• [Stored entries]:

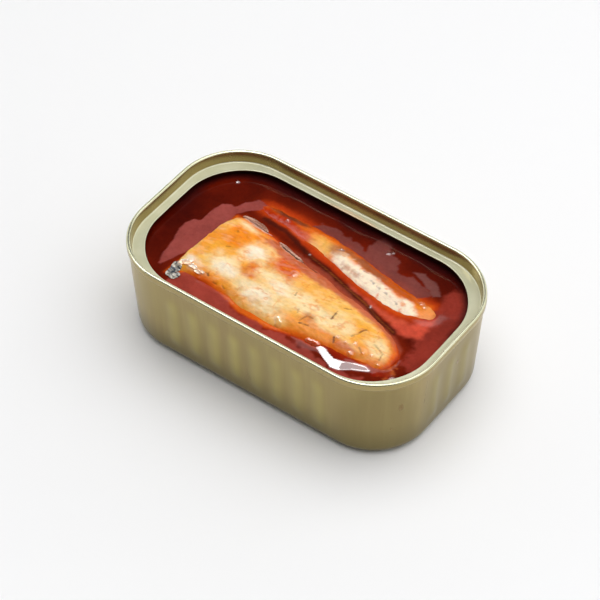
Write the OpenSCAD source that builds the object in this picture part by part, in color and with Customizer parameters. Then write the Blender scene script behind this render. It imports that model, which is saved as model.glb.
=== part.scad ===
// Opened sardine tin: a drawn, fluted body, the seamed ring that the torn lid leaves,
// tomato sauce up to its level, and two pieces of sardine lying in it.
// Origin at the middle of the base, +X along the tin, +Y across it, +Z up.

/* [Tin] */
// Length over the seam
tin_length = 105; // [85:1:130]
// Width over the seam
tin_width = 61.4; // [51:0.1:75]
// Height from the table to the top of the seam
tin_height = 33; // [30:0.5:42]
// Corner radius of the seam's outer face
seam_corner_r = 20.7; // [17:0.1:25]
// Thickness of the drawn wall
wall_t = 0.3; // [0.2:0.01:0.4]
// How far the wall lies inside the seam's face, just under the seam
wall_inset_top = 0.5; // [0.4:0.05:0.8]
// How much further in the wall lies at the base
wall_draft = 1.7; // [1:0.1:2.5]
// Radius between wall and base
base_round = 4; // [3:0.1:5]
// Width of the flat ring that the tin stands on
foot_w = 2.6; // [2:0.1:3.2]
// How high the base panel is raised inside that ring
panel_rise = 0.6; // [0.4:0.1:0.9]

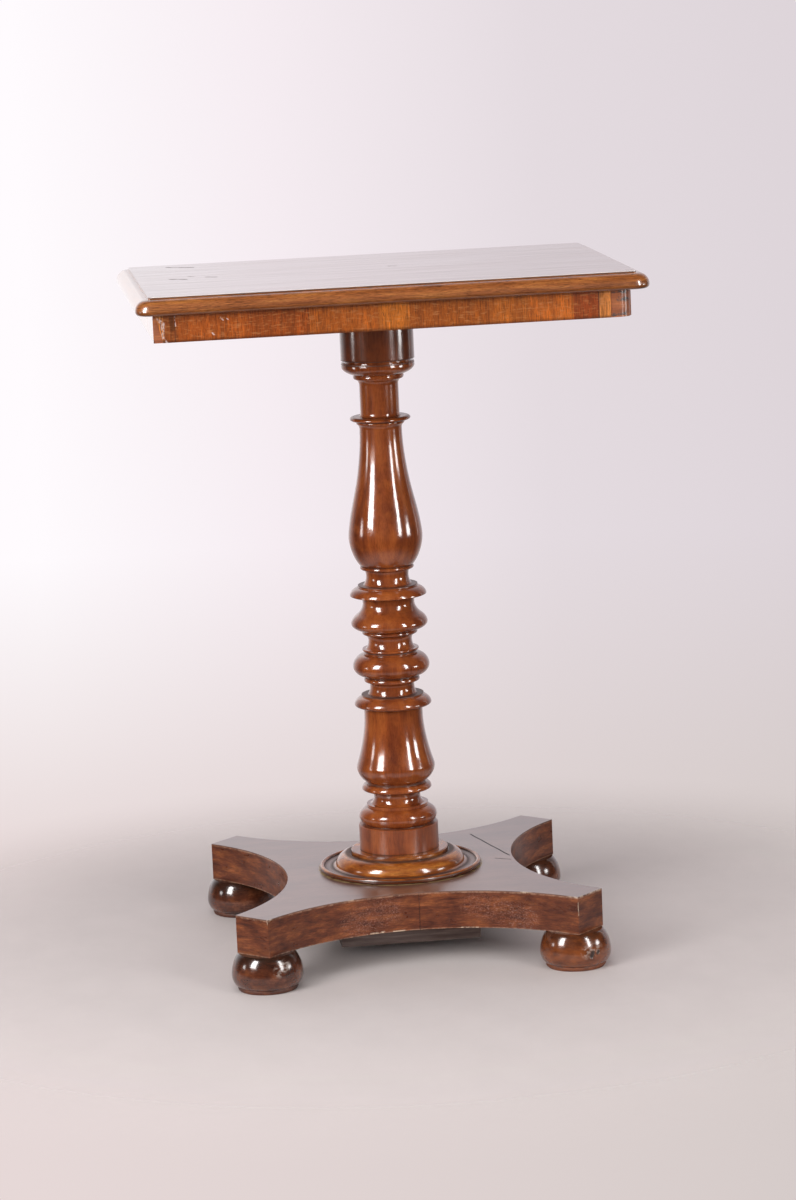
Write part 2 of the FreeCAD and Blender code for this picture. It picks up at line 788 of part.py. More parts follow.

• [Exercise]: Repeat the data exactly. Leave nothing out.

• [The output]:
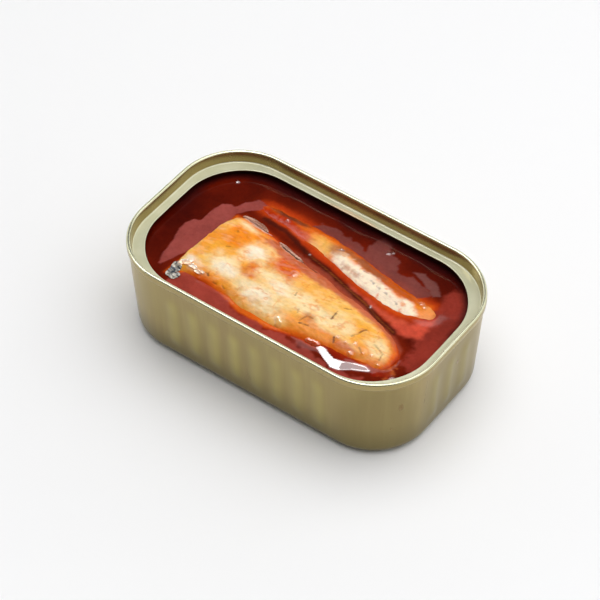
Write the OpenSCAD source that builds the object in this picture part by part, in color and with Customizer parameters. Then write the Blender scene script behind this render. It imports that model, which is saved as model.glb.
=== part.scad ===
// Opened sardine tin: a drawn, fluted body, the seamed ring that the torn lid leaves,
// tomato sauce up to its level, and two pieces of sardine lying in it.
// Origin at the middle of the base, +X along the tin, +Y across it, +Z up.

/* [Tin] */
// Length over the seam
tin_length = 105; // [85:1:130]
// Width over the seam
tin_width = 61.4; // [51:0.1:75]
// Height from the table to the top of the seam
tin_height = 33; // [30:0.5:42]
// Corner radius of the seam's outer face
seam_corner_r = 20.7; // [17:0.1:25]
// Thickness of the drawn wall
wall_t = 0.3; // [0.2:0.01:0.4]
// How far the wall lies inside the seam's face, just under the seam
wall_inset_top = 0.5; // [0.4:0.05:0.8]
// How much further in the wall lies at the base
wall_draft = 1.7; // [1:0.1:2.5]
// Radius between wall and base
base_round = 4; // [3:0.1:5]
// Width of the flat ring that the tin stands on
foot_w = 2.6; // [2:0.1:3.2]
// How high the base panel is raised inside that ring
panel_rise = 0.6; // [0.4:0.1:0.9]

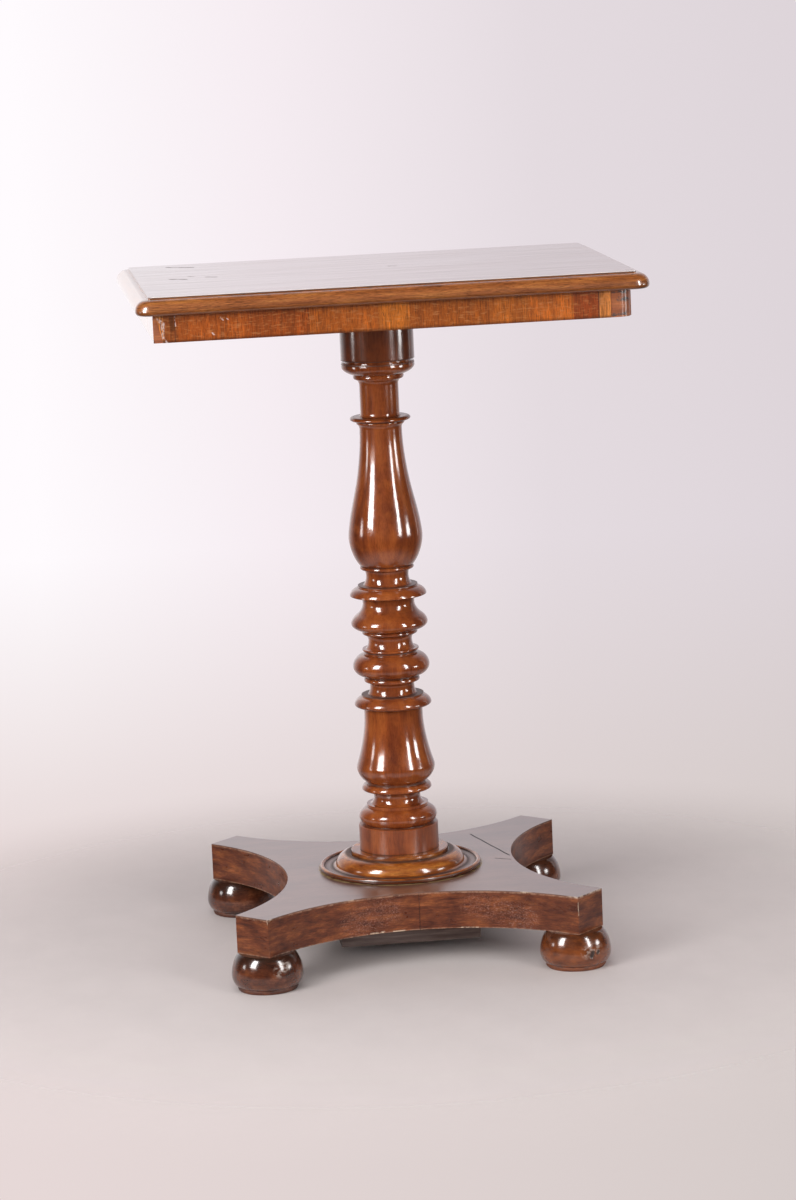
Write part 2 of the FreeCAD and Blender code for this picture. It picks up at line 788 of part.py. More parts follow.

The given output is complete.